STORED DATA
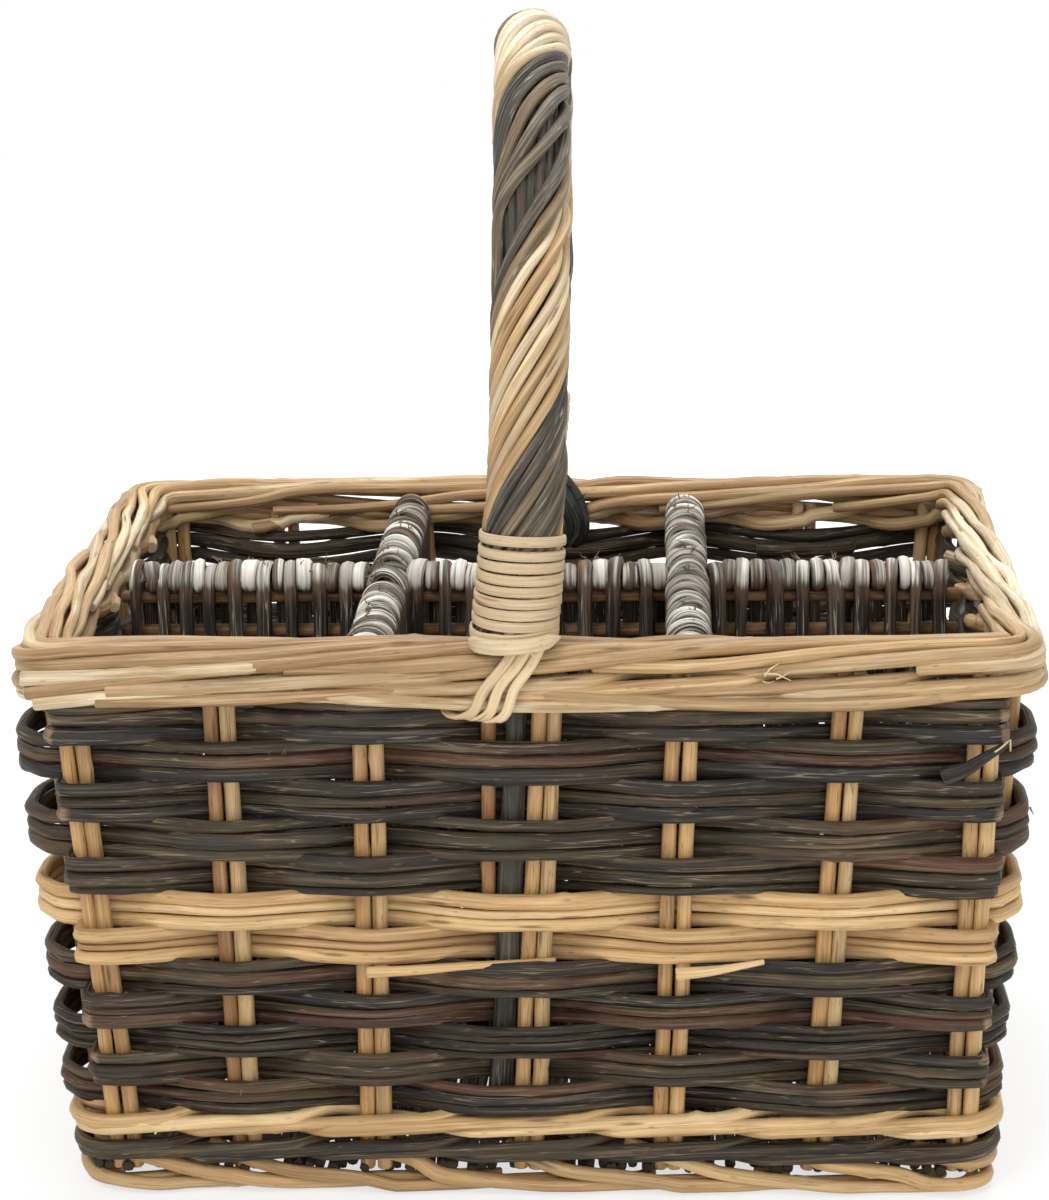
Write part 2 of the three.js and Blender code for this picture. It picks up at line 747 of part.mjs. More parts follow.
// Lash: canes side by side from the binding's foot down outside the rim, under the upper wale and up inside.
// Its path is a list of [across, outwards from the basket's middle, up].
function lashPath(sign) {
  const lift = clearance + lashThickness / 2;
  const bend = lashThickness * lashBendShare;
  const bottom = highWaleBottom + lashThickness / 2;
  const topX = sign > 0 ? lashTopX : lashBackTopX;
  const slope = (topX - lashBottomX) / (rimTop - bottom);
  const across = (z) => lashBottomX + slope * (z - bottom);
  const face = (offset, z) => [across(z), halfY(z) + offset, z];
  const outside = waleOuter + lift;
  const insideWale = -waleInner - lift;
  const insideBorder = -borderInner - lift;
  const under = (offset) => [lashBottomX, halfY(bottom) + offset, bottom];
  return [
    face(outside, rimTop),
    face(outside, bottom + bend),
    under(outside - bend),
    under(insideWale + bend),
    face(insideWale, bottom + bend),
    face(insideWale, highWaleTop - lashThickness - borderInner + waleInner),
    face(insideBorder, highWaleTop - lashThickness),
    face(insideBorder, rimTop - lashTopDrop),
  ];
}

function lashSection() {
  const half = (lashStrands * lashStrandWidth) / 2;
  const low = lashThickness / 2 - lashGroove;
  const section = [];
  for (let k = 0; k < lashStrands; k++) {
    const left = -half + k * lashStrandWidth;
    section.push([left, low]);
    section.push([left + lashStrandWidth / 4, lashThickness / 2]);
    section.push([left + (3 * lashStrandWidth) / 4, lashThickness / 2]);
  }
  section.push([half, low], [half, -lashThickness / 2], [-half, -lashThickness / 2]);
  return section;
}

function lash(sign) {
  const path = lashPath(sign).map(([x, y, z]) => ({ x, flat: new THREE.Vector2(y, z) }));
  const section = lashSection();
  const rings = path.map(({ x, flat }, i) => {
    const before = path[Math.max(i - 1, 0)].flat;
    const after = path[Math.min(i + 1, path.length - 1)].flat;
    const arriving = (i > 0 ? flat.clone().sub(before) : after.clone().sub(flat)).normalize();
    const leaving = (i < path.length - 1 ? after.clone().sub(flat) : arriving.clone()).normalize();
    const along = arriving.clone().add(leaving).normalize();
    const reach = 1 / along.dot(arriving);
    return section.map(([u, v]) => {
      const y = flat.x - along.y * v * reach;
      const z = flat.y + along.x * v * reach;
      return new THREE.Vector3(x + u, -sign * y, z);
    });
  });
  return skin(rings, false);
}

const basket = new THREE.Group();
basket.name = "wine_bottle_basket";

function addPart(parent, name, geometry, finish) {
  const material = new THREE.MeshStandardMaterial({ ...finishes[finish], metalness: 0 });
  geometry.computeVertexNormals();
  const mesh = new THREE.Mesh(geometry, material);
  mesh.name = name;
  parent.add(mesh);
}

const base = new THREE.Group();
addPart(base, "foot_border", footBorder(), "lightRod");
addPart(base, "base_mat", baseMat(), "base");
addPart(base, "base_rail_front", railUnder(-railUnderSpacing / 2), "rail");
addPart(base, "base_rail_back", railUnder(railUnderSpacing / 2), "rail");

const walls = new THREE.Group();
for (const stake of stakes) {
  const name = "stake_pair_" + stake.side + "_" + stake.number;
  addPart(walls, name, stakePrism(stake, pairSection(), stakeBottom, stakeTop), "stake");
}
addPart(walls, "lower_wale_dark", wale(lowWaleDarkBottom, lowWaleDarkTop), "darkRod");
addPart(walls, "lower_wale_light", wale(lowWaleLightBottom, lowWaleLightTop), "lightRod");
for (let row = 0; row < rowCount; row++) {
  const name = "weave_row_" + String(row + 1).padStart(2, "0");
  addPart(walls, name, wovenRow(row), lightRows.includes(row) ? "lightRod" : "darkRod");
}
addPart(walls, "upper_wale", highWale(), "border");
addPart(walls, "top_border", topBorder(), "border");

const dividers = new THREE.Group();
addPart(dividers, "cross_divider_left", crossDivider(-crossDividerX), "divider");
addPart(dividers, "cross_divider_right", crossDivider(crossDividerX), "divider");
for (const bay of ["left", "middle", "right"]) {
  addPart(dividers, "long_divider_" + bay, longDividerBay(bay), "divider");
}
addPart(dividers, "long_rail_top", longRail(longRailZ), "rail");
addPart(dividers, "long_rail_second", longRail(longRailZ - secondRailDrop), "rail");
addPart(dividers, "cross_rail_left", crossRail(-crossDividerX), "rail");
addPart(dividers, "cross_rail_right", crossRail(crossDividerX), "rail");

const handle = new THREE.Group();
addPart(handle, "handle_core", handleCore(), "core");
addPart(handle, "handle_roping_dark", ropingBand(0), "darkRod");
addPart(handle, "handle_roping_light", ropingBand(Math.PI), "border");
for (const [place, sign] of [["front", 1], ["back", -1]]) {
  addPart(handle, "binding_" + place, binding(sign), "cane");
  addPart(handle, "lash_" + place, lash(sign), "cane");
  console.log("binding_" + place + " least gap between turns " + bindingGap(sign).toFixed(2) + " mm");
}

basket.add(base, walls, dividers, handle);

export default basket;
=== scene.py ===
"""Willow carrier for six wine bottles: every rod of the walls, rim, dividers and bow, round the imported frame.

Sizes are in millimetres unless a name says otherwise, and mesh_of turns them into the scene's metres.
+Z is up, +X runs along the long front wall to the right, and the front wall faces -Y.
A wander, such as LUMPS, is the spacing of a rod's bends or lumps, and their amount.
"""

import math
from functools import partial

import bpy
import numpy as np
from mathutils import Matrix, Vector


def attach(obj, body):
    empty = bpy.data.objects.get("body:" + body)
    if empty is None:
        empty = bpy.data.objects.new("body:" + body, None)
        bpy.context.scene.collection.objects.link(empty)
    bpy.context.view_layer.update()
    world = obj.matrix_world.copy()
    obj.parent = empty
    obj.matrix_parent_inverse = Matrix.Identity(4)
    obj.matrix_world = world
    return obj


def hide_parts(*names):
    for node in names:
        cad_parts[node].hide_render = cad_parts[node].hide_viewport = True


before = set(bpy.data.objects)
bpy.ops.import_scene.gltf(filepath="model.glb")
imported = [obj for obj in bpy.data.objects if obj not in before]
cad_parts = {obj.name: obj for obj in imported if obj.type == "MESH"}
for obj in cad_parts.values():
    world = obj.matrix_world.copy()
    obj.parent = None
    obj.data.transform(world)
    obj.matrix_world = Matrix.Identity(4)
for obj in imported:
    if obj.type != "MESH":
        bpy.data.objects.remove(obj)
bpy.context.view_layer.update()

MM = 0.001
random = np.random.default_rng(20)

# Camera

CAMERA_PLACE = (0.0471, -1.1407, 0.5086)
CAMERA_YAW = math.radians(-2.64)
CAMERA_PITCH = math.radians(15.35)
CAMERA_ROLL = math.radians(-0.91)
CAMERA_LENS = 90.97
SENSOR_SIZE = 36.0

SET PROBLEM
Starting at the line that contains "const handle = new THREE.Group();", set down every line up to and including the line that contains "bpy.context.scene.collection.objects.link(empty)", exactly as given, and no other line.

COMPLETE ANSWER
const handle = new THREE.Group();
addPart(handle, "handle_core", handleCore(), "core");
addPart(handle, "handle_roping_dark", ropingBand(0), "darkRod");
addPart(handle, "handle_roping_light", ropingBand(Math.PI), "border");
for (const [place, sign] of [["front", 1], ["back", -1]]) {
  addPart(handle, "binding_" + place, binding(sign), "cane");
  addPart(handle, "lash_" + place, lash(sign), "cane");
  console.log("binding_" + place + " least gap between turns " + bindingGap(sign).toFixed(2) + " mm");
}

basket.add(base, walls, dividers, handle);

export default basket;
=== scene.py ===
"""Willow carrier for six wine bottles: every rod of the walls, rim, dividers and bow, round the imported frame.

Sizes are in millimetres unless a name says otherwise, and mesh_of turns them into the scene's metres.
+Z is up, +X runs along the long front wall to the right, and the front wall faces -Y.
A wander, such as LUMPS, is the spacing of a rod's bends or lumps, and their amount.
"""

import math
from functools import partial

import bpy
import numpy as np
from mathutils import Matrix, Vector


def attach(obj, body):
    empty = bpy.data.objects.get("body:" + body)
    if empty is None:
        empty = bpy.data.objects.new("body:" + body, None)
        bpy.context.scene.collection.objects.link(empty)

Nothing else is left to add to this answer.